◆ RECORD LIST
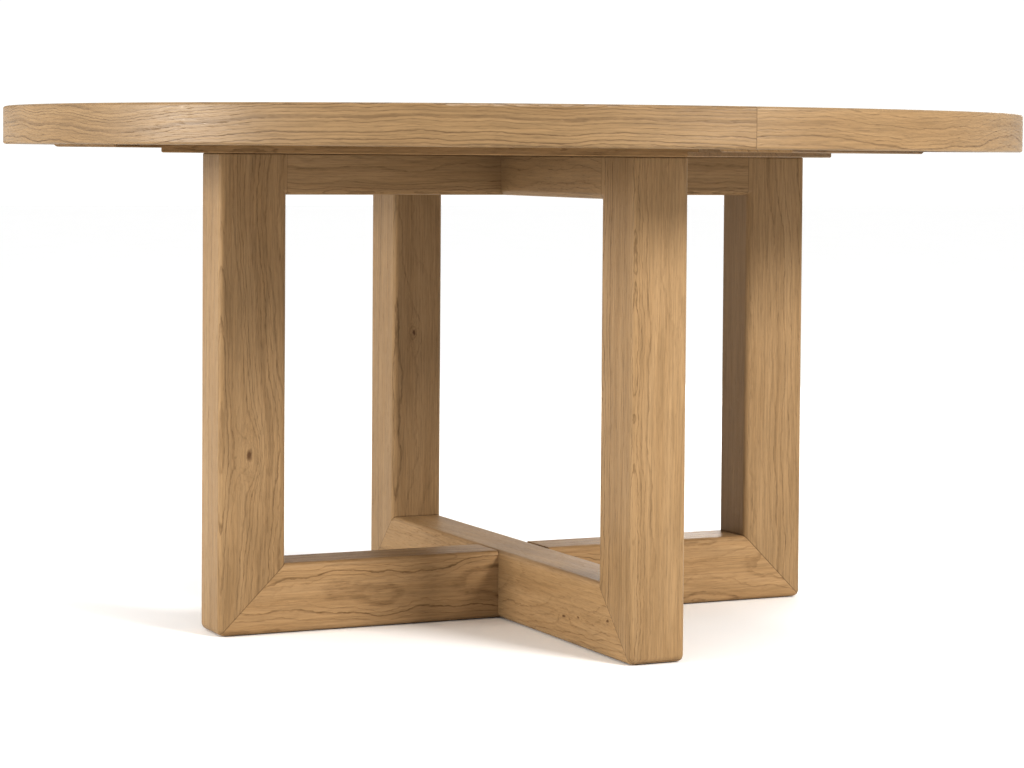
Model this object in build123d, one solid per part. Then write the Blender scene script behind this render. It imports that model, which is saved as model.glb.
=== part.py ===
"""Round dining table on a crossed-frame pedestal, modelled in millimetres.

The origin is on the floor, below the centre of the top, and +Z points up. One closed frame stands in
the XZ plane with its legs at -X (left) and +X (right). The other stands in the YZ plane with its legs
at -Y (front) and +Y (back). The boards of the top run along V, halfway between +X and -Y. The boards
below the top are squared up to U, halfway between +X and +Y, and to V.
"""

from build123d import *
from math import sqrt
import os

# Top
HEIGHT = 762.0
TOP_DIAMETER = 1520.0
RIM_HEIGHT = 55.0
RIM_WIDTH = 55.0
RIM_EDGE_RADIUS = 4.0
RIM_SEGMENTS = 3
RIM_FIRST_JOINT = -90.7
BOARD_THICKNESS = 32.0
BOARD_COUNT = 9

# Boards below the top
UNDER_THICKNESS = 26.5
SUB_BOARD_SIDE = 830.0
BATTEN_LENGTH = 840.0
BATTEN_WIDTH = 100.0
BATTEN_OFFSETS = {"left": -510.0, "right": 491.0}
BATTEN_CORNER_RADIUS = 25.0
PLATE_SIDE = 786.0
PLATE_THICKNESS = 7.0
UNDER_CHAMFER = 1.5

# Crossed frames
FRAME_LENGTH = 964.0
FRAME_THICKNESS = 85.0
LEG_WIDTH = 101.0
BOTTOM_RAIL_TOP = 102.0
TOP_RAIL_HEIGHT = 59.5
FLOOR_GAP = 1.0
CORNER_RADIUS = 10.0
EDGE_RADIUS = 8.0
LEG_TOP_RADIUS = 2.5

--

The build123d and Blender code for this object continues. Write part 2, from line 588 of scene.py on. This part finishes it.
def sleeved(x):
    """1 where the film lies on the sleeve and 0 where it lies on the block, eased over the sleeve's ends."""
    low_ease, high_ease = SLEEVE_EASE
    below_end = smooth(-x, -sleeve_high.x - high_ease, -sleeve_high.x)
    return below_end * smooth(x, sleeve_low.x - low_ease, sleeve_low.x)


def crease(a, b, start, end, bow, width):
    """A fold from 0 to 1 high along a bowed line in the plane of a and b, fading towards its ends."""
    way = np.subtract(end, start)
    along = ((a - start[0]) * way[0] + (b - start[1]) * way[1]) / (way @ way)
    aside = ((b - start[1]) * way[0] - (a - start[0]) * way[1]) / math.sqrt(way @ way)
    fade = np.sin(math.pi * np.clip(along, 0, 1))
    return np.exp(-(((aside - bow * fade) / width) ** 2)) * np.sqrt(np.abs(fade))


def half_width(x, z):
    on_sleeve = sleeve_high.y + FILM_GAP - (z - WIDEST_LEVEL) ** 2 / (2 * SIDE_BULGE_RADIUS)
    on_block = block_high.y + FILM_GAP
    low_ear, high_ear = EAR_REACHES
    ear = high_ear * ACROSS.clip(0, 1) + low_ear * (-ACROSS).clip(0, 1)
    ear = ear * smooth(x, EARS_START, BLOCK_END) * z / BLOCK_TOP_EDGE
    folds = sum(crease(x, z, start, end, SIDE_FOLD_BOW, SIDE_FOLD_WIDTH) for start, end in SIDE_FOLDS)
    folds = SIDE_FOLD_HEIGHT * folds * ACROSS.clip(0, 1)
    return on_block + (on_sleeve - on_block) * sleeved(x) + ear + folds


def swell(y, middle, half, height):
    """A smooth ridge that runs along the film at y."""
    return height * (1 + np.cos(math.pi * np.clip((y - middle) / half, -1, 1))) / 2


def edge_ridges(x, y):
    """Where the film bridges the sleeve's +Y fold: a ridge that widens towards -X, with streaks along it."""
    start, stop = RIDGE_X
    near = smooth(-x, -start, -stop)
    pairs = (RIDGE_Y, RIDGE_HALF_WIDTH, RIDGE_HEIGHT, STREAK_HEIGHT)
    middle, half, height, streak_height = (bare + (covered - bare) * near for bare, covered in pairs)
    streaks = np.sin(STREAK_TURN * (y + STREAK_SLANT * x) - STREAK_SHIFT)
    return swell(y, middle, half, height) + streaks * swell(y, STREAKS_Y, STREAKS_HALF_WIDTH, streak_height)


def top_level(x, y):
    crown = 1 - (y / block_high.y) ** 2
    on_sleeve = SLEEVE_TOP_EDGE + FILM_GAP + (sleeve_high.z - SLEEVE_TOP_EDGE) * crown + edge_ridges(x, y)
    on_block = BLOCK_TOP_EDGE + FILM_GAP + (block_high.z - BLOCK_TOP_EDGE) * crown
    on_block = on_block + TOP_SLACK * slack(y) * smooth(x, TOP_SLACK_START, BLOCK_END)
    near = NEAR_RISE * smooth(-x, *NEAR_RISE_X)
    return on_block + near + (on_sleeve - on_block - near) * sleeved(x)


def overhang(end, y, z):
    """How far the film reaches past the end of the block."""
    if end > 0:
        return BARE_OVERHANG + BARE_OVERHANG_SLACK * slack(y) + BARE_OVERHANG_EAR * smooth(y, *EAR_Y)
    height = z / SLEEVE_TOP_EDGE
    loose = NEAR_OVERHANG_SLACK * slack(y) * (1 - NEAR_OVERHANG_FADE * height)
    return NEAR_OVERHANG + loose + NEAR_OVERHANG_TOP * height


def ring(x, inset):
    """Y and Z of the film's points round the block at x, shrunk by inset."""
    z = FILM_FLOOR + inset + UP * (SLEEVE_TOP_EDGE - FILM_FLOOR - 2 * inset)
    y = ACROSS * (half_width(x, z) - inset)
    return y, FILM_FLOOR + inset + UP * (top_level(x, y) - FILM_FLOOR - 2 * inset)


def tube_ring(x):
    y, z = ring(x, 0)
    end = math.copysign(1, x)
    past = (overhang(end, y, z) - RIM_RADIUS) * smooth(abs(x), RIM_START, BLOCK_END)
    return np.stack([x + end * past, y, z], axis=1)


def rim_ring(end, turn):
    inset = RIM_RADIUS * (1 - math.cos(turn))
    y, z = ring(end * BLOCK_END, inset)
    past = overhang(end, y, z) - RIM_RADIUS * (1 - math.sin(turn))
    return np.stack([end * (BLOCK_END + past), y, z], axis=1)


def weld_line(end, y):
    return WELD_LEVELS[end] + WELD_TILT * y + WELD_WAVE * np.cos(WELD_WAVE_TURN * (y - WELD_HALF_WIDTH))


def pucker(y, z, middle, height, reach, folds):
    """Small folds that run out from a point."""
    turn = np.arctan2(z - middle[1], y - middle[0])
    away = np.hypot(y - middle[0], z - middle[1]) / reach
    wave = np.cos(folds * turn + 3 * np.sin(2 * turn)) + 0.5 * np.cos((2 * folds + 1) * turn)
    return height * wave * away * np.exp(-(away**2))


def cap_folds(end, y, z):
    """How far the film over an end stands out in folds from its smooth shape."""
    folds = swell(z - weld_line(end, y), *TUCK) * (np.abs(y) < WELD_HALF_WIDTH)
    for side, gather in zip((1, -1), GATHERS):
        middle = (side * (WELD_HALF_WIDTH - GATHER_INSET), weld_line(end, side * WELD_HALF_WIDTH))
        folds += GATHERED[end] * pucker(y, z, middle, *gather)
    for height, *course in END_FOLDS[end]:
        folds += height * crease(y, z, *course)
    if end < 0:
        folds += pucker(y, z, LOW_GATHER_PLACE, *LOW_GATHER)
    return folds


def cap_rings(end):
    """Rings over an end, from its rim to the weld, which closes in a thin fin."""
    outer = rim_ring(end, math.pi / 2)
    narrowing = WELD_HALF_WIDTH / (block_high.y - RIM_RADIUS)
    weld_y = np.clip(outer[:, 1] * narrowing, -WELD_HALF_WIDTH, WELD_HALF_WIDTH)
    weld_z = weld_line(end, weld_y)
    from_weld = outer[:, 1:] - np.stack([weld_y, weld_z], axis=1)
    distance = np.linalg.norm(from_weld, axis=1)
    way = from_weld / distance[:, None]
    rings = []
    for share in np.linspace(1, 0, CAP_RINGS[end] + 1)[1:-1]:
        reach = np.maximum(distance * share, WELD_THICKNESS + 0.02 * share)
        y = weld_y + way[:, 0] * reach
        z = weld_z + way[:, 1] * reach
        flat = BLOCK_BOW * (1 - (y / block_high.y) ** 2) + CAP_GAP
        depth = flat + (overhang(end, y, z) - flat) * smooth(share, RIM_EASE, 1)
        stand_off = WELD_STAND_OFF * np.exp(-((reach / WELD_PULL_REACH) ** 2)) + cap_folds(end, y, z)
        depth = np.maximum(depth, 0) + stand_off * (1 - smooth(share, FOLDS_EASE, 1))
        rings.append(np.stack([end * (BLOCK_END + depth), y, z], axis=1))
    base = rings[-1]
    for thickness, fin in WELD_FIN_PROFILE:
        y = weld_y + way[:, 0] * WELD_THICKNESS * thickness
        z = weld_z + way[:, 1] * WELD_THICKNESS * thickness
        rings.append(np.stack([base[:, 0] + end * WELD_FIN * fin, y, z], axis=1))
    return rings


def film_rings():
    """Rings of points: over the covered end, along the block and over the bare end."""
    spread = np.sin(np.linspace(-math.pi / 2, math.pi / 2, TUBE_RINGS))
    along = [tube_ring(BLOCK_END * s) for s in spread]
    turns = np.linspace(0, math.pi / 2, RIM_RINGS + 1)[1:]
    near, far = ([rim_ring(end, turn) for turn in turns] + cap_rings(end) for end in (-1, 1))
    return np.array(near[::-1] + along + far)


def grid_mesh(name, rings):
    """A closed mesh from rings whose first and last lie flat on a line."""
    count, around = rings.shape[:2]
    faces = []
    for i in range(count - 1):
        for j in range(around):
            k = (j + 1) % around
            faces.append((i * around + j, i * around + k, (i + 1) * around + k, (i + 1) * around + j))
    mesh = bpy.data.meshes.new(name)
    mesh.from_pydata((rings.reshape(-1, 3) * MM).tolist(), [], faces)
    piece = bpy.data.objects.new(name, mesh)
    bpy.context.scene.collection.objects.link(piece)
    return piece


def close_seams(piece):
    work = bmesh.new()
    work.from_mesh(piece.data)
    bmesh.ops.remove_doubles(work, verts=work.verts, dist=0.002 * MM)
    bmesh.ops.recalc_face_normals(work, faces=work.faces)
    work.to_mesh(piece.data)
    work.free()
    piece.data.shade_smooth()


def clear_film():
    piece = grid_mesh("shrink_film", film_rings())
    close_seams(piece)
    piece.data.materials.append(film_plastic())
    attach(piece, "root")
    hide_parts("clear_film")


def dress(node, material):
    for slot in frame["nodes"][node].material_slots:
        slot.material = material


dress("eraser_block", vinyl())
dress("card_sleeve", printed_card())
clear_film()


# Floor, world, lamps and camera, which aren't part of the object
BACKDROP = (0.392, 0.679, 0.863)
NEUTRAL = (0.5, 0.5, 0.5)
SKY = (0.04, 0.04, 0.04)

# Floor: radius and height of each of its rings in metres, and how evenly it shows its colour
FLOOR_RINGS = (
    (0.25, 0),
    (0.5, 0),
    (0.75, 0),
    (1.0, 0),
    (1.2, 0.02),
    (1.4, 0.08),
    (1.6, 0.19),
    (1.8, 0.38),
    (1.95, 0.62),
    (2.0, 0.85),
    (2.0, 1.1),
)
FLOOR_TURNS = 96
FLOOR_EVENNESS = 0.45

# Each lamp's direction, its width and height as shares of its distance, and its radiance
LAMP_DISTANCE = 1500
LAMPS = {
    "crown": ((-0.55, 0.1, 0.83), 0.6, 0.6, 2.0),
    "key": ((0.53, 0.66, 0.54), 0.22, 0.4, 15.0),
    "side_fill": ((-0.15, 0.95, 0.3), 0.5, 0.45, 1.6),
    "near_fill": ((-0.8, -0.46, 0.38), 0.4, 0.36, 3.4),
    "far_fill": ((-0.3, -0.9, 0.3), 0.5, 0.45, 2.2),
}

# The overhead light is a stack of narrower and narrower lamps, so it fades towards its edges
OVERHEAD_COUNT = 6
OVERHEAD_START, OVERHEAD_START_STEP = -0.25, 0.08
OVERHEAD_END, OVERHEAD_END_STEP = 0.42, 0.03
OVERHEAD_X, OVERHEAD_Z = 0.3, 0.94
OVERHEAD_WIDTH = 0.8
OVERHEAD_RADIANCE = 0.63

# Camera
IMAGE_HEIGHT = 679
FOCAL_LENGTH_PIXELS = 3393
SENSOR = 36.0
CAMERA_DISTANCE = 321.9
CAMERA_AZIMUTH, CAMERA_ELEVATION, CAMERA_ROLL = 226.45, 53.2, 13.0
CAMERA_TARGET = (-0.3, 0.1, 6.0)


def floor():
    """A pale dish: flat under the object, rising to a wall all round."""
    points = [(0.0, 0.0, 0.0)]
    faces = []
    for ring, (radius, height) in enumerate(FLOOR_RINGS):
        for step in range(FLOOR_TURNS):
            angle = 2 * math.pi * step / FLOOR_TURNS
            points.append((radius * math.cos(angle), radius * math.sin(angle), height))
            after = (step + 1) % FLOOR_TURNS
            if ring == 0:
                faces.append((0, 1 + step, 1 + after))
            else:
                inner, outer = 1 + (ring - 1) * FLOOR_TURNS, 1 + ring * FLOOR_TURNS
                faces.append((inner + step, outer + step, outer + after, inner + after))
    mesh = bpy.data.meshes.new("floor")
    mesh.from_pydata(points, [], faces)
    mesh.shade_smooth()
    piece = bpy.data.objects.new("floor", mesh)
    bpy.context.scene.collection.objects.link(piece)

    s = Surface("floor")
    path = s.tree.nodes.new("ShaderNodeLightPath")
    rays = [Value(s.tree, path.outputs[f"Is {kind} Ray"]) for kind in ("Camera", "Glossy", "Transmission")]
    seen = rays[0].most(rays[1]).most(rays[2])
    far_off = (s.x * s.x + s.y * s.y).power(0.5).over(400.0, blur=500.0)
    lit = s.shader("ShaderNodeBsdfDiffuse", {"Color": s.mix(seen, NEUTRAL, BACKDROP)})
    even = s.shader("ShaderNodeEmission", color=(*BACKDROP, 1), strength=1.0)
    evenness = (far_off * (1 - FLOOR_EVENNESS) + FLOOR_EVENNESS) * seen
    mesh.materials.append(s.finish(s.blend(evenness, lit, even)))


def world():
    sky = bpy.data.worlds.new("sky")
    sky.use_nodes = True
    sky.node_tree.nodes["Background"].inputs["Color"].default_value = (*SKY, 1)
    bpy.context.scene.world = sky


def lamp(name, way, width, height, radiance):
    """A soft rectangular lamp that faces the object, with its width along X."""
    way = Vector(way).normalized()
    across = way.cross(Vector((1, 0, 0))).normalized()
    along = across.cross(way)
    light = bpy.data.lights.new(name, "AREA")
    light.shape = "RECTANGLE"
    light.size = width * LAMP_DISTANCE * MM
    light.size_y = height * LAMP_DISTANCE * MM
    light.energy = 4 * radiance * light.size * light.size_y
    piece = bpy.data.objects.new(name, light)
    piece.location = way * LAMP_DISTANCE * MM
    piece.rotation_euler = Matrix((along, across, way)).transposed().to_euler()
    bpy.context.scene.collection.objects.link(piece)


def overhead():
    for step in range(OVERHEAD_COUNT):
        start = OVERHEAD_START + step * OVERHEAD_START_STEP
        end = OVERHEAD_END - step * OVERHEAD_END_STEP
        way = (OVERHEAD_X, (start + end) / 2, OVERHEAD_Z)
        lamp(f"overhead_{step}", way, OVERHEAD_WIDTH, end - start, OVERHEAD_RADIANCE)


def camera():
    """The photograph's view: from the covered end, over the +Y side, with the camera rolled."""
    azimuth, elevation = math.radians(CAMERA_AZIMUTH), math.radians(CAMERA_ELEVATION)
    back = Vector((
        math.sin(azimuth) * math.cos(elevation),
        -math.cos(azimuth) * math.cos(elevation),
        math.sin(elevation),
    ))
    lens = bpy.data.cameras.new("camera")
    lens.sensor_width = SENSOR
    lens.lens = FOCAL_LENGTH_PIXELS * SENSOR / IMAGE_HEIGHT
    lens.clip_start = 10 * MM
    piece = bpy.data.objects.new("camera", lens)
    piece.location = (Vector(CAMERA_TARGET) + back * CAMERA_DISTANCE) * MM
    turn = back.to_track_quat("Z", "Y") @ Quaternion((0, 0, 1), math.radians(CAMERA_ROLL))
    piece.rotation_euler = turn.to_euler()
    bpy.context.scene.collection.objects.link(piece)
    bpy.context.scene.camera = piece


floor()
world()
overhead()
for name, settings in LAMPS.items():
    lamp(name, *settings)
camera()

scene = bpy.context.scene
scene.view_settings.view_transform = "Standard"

◆ TASK
Extract the run of lines that opens with the line containing "Model this object" and closes with the line containing "LEG_TOP_RADIUS = 2.5"; reproduce it exactly and add nothing.

◆ ANSWER FOR THE TASK
Model this object in build123d, one solid per part. Then write the Blender scene script behind this render. It imports that model, which is saved as model.glb.
=== part.py ===
"""Round dining table on a crossed-frame pedestal, modelled in millimetres.

The origin is on the floor, below the centre of the top, and +Z points up. One closed frame stands in
the XZ plane with its legs at -X (left) and +X (right). The other stands in the YZ plane with its legs
at -Y (front) and +Y (back). The boards of the top run along V, halfway between +X and -Y. The boards
below the top are squared up to U, halfway between +X and +Y, and to V.
"""

from build123d import *
from math import sqrt
import os

# Top
HEIGHT = 762.0
TOP_DIAMETER = 1520.0
RIM_HEIGHT = 55.0
RIM_WIDTH = 55.0
RIM_EDGE_RADIUS = 4.0
RIM_SEGMENTS = 3
RIM_FIRST_JOINT = -90.7
BOARD_THICKNESS = 32.0
BOARD_COUNT = 9

# Boards below the top
UNDER_THICKNESS = 26.5
SUB_BOARD_SIDE = 830.0
BATTEN_LENGTH = 840.0
BATTEN_WIDTH = 100.0
BATTEN_OFFSETS = {"left": -510.0, "right": 491.0}
BATTEN_CORNER_RADIUS = 25.0
PLATE_SIDE = 786.0
PLATE_THICKNESS = 7.0
UNDER_CHAMFER = 1.5

# Crossed frames
FRAME_LENGTH = 964.0
FRAME_THICKNESS = 85.0
LEG_WIDTH = 101.0
BOTTOM_RAIL_TOP = 102.0
TOP_RAIL_HEIGHT = 59.5
FLOOR_GAP = 1.0
CORNER_RADIUS = 10.0
EDGE_RADIUS = 8.0
LEG_TOP_RADIUS = 2.5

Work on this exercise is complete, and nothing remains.